The result? We live in loop decay. Rituals become optional. Beliefs become ironic. Attention fragments into scrolls and feeds. The body gets bypassed.

So we invent pseudo-religions:

  • Fitness cults
  • Political tribalism
  • Spiritual influencer brands
  • Aesthetic moralism

These aren’t upgrades. They’re hacked emotional loops—cultural malware in ritual drag.


Can We Have Meaning Without Myth?

Yes—but only if we understand what myths did.

Myths compressed intergenerational wisdom into emotionally transmissible forms. They didn’t need to be factually true. They needed to work—to regulate behavior, align values, transmit context.

So the real question isn’t: “Is religion real?”

It’s:

  • What predictions did this structure stabilize?
  • What emotional needs did it regulate?
  • What context made this loop adaptive?

If we don’t ask, we’ll either blindly repeat it—or blindly reject it.
Both are lazy.


Toward Post-Religious Rituals

We don’t need new gods.
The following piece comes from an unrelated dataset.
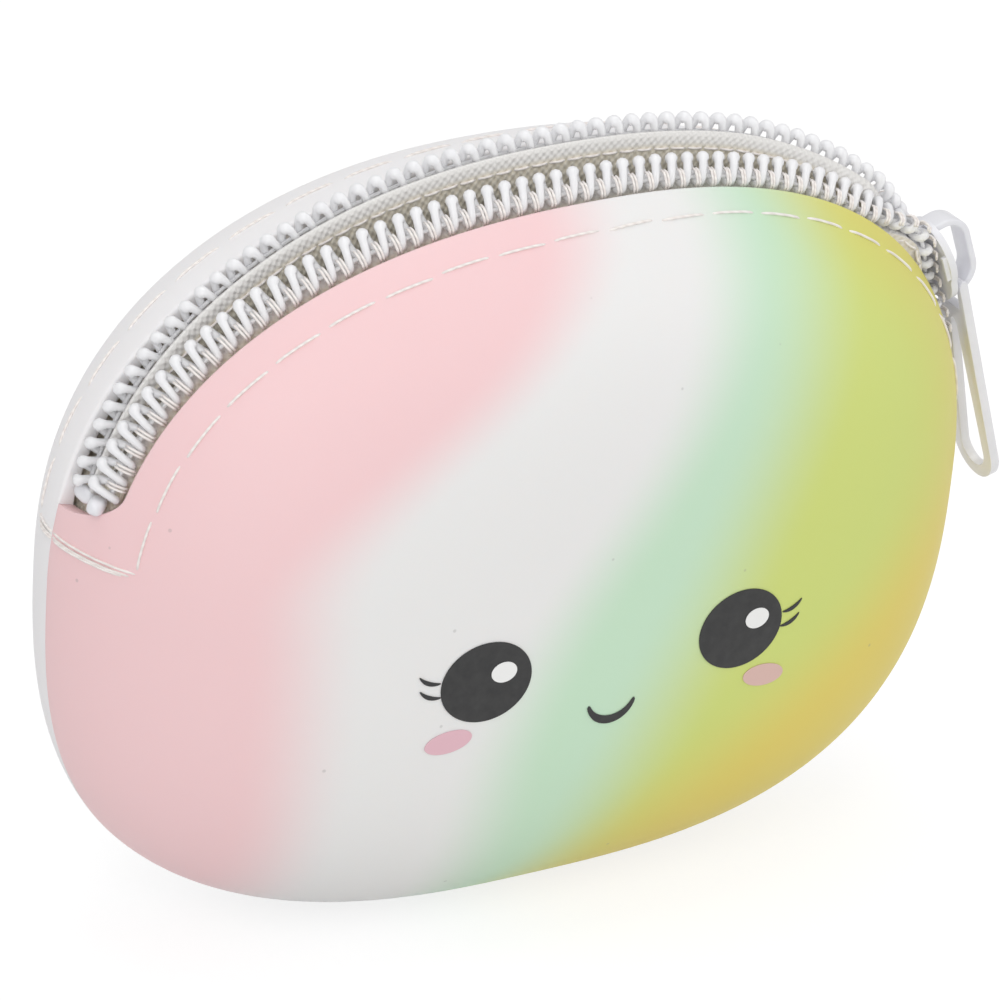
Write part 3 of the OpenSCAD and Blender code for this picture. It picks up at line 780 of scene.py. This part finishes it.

We need transparent scaffolds for awe, memory, and value.

That means:

  • Rituals that don’t pretend to be eternal, but admit their emotional function
  • Communities that sync nervous systems without outsourcing morality
  • Symbols that encode shared stakes, not dogma
  • Practices that bind generations, not trap them
The sacred isn’t dead. It just needs better version control.

We can honor the function of religion—without clinging to the story.

Because the goal was never to believe in gods.
It was to remember who we are when the loops get big enough to matter.